Source material:
* * * * * * *

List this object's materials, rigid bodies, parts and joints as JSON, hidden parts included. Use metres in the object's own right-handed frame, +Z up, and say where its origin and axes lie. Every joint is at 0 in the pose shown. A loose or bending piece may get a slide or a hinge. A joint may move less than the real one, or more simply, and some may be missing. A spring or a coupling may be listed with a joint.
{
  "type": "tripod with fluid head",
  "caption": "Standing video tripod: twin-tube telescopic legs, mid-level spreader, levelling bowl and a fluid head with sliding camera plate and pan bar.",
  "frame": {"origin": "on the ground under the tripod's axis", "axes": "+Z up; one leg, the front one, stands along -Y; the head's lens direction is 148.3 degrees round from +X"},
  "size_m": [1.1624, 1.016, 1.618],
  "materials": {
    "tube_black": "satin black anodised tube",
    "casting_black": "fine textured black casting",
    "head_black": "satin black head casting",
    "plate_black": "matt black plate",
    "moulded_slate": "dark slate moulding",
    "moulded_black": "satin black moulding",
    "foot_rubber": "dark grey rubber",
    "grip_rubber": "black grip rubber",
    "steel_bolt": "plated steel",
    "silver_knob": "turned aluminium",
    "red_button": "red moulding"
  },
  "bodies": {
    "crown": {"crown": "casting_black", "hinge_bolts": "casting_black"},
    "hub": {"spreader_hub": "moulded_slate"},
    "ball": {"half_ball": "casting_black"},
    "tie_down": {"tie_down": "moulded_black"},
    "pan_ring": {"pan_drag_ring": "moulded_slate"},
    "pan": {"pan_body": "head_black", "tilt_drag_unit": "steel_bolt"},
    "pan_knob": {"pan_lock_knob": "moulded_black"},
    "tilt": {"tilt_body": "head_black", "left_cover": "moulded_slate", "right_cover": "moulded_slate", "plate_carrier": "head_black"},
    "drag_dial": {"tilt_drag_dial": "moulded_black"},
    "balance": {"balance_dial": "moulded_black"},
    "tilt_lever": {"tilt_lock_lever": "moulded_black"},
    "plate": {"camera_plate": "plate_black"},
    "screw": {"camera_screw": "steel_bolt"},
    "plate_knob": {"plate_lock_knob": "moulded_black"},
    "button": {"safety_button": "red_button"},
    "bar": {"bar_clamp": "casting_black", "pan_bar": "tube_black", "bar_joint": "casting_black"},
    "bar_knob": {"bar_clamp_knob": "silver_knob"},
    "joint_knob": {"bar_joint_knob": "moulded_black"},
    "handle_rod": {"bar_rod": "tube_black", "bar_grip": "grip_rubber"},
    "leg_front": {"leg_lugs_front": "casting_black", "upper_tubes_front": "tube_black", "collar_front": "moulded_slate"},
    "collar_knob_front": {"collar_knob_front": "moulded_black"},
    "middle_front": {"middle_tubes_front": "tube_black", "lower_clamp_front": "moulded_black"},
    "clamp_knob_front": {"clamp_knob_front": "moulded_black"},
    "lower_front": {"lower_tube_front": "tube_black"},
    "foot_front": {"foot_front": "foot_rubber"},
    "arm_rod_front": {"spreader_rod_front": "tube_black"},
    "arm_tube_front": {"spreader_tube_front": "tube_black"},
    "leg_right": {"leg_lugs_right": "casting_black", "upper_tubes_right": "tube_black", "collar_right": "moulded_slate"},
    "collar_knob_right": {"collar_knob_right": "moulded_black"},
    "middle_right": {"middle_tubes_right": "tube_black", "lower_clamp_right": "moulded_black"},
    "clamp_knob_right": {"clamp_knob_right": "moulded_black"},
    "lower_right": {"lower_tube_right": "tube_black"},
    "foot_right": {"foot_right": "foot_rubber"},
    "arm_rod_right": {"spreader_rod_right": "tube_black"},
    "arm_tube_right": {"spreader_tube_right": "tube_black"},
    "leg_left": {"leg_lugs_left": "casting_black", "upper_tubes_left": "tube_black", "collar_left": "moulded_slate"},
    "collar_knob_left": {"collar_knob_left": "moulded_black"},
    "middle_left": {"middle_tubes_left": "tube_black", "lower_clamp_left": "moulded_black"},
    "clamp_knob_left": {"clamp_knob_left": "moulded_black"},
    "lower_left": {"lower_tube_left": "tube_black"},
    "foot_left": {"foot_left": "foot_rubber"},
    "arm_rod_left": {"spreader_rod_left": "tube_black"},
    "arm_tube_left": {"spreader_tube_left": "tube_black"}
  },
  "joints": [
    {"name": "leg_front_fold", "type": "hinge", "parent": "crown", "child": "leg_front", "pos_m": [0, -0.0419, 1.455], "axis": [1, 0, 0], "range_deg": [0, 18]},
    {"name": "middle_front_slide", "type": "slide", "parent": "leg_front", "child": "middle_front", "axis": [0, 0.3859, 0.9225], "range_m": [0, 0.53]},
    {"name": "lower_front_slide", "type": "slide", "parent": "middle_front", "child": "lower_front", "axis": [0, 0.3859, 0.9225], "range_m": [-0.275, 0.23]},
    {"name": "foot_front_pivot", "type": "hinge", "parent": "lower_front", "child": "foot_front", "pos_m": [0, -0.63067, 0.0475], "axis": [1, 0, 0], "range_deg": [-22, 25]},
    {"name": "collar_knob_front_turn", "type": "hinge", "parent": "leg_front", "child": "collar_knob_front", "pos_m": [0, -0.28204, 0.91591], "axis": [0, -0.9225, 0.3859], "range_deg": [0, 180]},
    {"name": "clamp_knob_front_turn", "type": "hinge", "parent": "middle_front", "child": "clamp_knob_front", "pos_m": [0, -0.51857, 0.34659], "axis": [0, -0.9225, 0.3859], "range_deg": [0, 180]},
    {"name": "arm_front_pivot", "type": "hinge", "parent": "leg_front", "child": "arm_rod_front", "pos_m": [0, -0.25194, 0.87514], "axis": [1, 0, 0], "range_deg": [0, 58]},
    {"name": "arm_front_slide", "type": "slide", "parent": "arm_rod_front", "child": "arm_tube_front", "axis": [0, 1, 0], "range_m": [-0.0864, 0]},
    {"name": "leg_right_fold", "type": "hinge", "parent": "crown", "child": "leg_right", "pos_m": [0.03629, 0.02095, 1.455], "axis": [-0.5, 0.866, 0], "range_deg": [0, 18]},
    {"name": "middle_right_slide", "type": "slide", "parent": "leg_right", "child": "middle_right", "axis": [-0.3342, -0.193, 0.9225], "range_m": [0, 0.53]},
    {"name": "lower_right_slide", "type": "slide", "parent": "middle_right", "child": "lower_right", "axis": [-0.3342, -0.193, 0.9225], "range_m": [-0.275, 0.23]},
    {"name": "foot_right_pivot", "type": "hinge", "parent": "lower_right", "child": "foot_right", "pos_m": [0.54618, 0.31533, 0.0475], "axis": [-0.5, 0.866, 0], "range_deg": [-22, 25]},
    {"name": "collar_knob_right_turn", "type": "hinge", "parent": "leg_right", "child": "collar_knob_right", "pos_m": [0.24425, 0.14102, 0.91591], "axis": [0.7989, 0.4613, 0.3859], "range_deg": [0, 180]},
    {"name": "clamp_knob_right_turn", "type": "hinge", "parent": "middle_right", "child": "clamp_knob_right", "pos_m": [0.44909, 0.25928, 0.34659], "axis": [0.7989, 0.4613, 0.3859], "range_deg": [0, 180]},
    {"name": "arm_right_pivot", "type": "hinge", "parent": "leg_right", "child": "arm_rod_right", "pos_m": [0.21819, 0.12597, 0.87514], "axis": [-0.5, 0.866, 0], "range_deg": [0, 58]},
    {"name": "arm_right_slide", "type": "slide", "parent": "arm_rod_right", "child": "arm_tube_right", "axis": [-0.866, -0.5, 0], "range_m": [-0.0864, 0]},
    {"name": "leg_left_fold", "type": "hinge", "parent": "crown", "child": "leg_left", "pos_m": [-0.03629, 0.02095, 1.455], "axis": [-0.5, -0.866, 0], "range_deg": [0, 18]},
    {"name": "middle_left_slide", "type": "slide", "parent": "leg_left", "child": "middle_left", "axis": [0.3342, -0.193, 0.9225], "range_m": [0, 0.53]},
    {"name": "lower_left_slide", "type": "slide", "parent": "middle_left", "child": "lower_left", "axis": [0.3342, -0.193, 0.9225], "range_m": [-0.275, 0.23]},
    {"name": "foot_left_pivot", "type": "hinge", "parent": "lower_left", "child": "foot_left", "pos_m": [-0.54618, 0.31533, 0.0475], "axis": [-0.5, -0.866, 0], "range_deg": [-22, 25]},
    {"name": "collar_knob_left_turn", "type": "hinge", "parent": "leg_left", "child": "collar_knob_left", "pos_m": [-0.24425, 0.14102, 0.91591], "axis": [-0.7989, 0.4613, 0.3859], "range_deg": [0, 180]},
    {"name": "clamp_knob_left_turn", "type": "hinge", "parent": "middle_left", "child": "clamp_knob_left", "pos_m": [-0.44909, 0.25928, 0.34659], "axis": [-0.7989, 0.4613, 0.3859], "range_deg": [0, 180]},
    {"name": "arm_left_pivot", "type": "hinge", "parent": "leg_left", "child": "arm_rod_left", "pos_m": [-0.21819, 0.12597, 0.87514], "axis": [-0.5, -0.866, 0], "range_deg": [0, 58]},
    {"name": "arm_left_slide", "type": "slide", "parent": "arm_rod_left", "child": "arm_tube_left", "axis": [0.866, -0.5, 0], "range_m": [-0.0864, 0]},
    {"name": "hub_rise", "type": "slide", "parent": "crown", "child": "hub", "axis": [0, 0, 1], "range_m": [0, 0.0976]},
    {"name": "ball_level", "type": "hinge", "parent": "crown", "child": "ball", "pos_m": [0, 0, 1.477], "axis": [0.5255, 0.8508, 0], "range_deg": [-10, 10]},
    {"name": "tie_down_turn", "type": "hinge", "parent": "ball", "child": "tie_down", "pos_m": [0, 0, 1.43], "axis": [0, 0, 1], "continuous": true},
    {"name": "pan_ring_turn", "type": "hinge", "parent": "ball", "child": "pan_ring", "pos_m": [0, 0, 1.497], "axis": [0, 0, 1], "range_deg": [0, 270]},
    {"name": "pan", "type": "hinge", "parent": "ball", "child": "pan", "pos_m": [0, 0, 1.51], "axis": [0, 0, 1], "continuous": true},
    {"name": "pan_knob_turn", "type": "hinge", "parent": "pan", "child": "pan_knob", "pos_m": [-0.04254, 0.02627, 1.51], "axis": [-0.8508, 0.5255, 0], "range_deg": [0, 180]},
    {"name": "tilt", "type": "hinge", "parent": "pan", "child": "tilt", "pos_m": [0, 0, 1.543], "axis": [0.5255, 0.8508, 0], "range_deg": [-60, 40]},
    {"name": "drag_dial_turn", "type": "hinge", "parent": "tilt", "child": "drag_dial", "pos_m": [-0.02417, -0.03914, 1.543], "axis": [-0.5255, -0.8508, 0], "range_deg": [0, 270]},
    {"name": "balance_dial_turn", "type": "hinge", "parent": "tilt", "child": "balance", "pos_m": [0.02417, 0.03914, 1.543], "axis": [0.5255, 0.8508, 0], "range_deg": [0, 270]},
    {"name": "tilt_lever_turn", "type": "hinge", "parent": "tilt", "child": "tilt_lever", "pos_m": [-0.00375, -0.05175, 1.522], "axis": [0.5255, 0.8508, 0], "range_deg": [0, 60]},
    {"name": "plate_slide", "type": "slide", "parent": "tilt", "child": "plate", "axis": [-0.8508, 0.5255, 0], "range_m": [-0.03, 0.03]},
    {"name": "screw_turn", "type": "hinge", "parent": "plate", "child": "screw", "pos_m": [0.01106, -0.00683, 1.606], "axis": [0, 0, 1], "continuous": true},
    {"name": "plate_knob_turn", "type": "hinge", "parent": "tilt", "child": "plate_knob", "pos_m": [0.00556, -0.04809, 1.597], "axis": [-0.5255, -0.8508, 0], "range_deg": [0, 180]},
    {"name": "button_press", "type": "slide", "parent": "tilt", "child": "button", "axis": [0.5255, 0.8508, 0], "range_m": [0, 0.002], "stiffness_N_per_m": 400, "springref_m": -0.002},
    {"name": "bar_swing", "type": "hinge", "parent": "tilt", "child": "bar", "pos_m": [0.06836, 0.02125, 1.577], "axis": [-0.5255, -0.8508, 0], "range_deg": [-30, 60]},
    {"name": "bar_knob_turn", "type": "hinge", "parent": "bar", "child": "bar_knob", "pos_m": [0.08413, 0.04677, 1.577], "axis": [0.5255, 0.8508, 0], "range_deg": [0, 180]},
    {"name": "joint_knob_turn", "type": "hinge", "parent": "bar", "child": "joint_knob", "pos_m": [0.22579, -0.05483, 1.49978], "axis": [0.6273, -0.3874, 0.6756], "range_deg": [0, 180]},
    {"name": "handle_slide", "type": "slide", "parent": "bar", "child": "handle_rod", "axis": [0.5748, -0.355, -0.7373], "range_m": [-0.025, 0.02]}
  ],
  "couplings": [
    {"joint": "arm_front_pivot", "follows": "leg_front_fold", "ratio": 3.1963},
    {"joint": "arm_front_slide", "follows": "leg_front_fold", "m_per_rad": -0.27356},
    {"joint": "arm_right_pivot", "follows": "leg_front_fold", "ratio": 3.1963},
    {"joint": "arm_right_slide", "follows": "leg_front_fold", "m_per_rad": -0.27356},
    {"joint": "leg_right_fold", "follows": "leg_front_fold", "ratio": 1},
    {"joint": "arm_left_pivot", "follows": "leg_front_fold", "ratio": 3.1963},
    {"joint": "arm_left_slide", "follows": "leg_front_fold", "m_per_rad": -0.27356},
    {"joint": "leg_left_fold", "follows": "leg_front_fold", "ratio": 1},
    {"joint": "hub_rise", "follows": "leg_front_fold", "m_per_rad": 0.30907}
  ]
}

* * * * * * *

The exercise:
Scan the listing above for the word "origin" and copy every line that holds it.

Exercise response:
List this object's materials, rigid bodies, parts and joints as JSON, hidden parts included. Use metres in the object's own right-handed frame, +Z up, and say where its origin and axes lie. Every joint is at 0 in the pose shown. A loose or bending piece may get a slide or a hinge. A joint may move less than the real one, or more simply, and some may be missing. A spring or a coupling may be listed with a joint.
  "frame": {"origin": "on the ground under the tripod's axis", "axes": "+Z up; one leg, the front one, stands along -Y; the head's lens direction is 148.3 degrees round from +X"},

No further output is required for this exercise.